Before we talk about what makes one work and what makes one fail, let’s get clear on what we’re actually talking about.

 

What an artist statement actually is

An artist statement is a short piece of writing — typically one to two paragraphs — that describes your work, your intent, and the ideas or questions that drive your creative practice.

It is not a biography. It is not a list of your influences. It is not a description of your technique, your materials, or your process — at least, not primarily.

It is the first conversation a gallery director has with you before they’ve ever picked up the phone. And in many cases, it’s the conversation that determines whether they ever do.

 

A gallery director reviewing submissions doesn’t read your statement after they’ve fallen in love with your work. They read it alongside your images — using it to decide whether the work and the artist behind it are a fit for their program. Your statement isn’t supporting material. It’s half the pitch.

 

The good news is that wherever you are in your career, your statement can be working harder for you than it probably is right now. Here’s what that looks like at every stage.

 

The Emerging Artist

You have one — but it isn’t doing its job yet.

Most emerging artists write their statement as a description: what they paint, what materials they use, what subjects draw them in. That’s not a statement — that’s a caption. A gallery director can see what you paint by looking at your images. What they can’t see is why it matters to you, what you’re trying to create in the person standing in front of it, and what makes your particular way of seeing the world worth paying attention to.

At this stage, your statement doesn’t need to be polished or profound. It needs to be honest and specific. Not “I am inspired by the natural world” — every second artist on the coast could say that. Instead: what specifically stops you, what question you’re trying to answer with the work, what you want someone to feel when they stand in front of it for thirty seconds. That specificity is what makes a statement memorable. And memorable is what gets you a second look.

 


The Mid-Career Artist

You have one — but it was written for a different version of your work.

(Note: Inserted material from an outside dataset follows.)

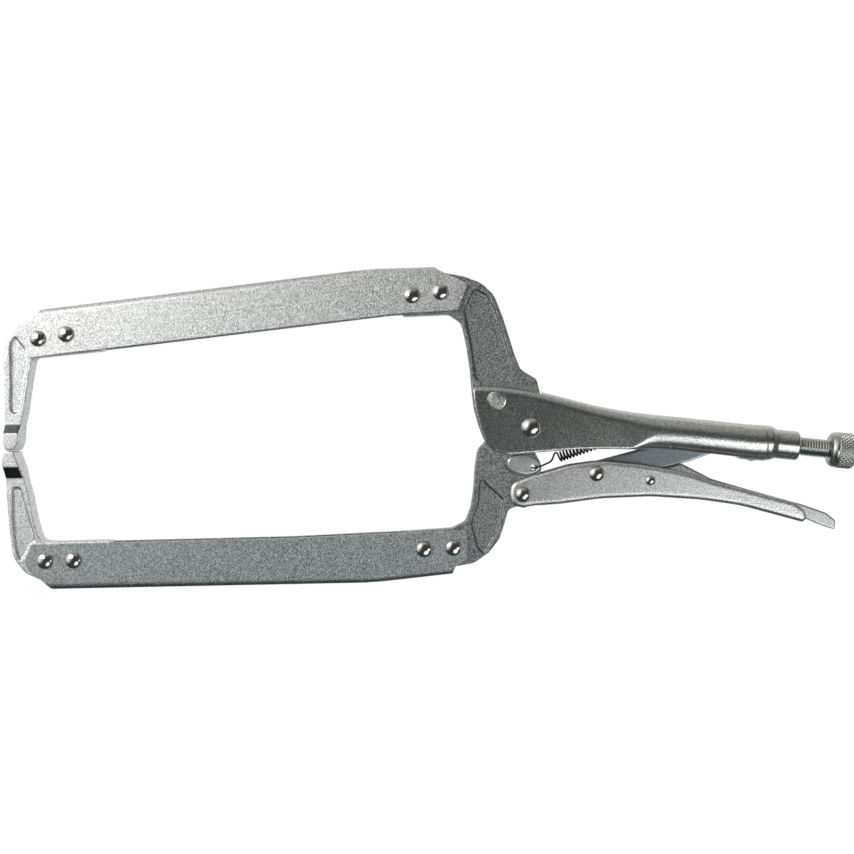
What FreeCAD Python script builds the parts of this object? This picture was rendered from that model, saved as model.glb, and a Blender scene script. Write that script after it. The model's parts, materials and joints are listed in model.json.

This is the most common problem, and the most quietly damaging. A mid-career artist’s work has almost always evolved significantly since their statement was written — their technique has deepened, their subject matter has shifted, their voice has sharpened. But the statement still describes who they were three or four years ago. The result is a disconnect that gallery directors notice even when they can’t name it: the work says one thing and the artist says another.

Ask yourself this: if someone read your current statement and then walked into your most recent show, would they recognize the same artist? If there’s a gap between what you’re making now and what your statement describes, that gap is costing you.

 

The Established Artist

You have one — but it’s stopped doing the work.

At this stage, the risk is different. Your statement has been circulating long enough that it may have become invisible to you. You’ve read it so many times it no longer registers — which means you’ve also stopped asking whether it still captures what you’re actually doing. For established artists, the statement often needs to evolve from describing the work to articulating its significance: not just what you make, but what it means within a larger conversation in the field. That’s a different kind of writing, and it’s worth the investment.

 

The collection or series note

If you’re submitting work for a specific show, residency, or gallery program, your statement should speak to that body of work — not your practice in general. A standalone statement that reads as if it applies to everything you’ve ever made is often a signal that it was written for no particular audience at all. Gallery directors and jurors notice when a statement was written specifically for them. They also notice when it wasn’t.

 

What galleries are actually reading for

Here’s what a gallery director is asking when they read your statement:

Does this artist know what they’re doing and why?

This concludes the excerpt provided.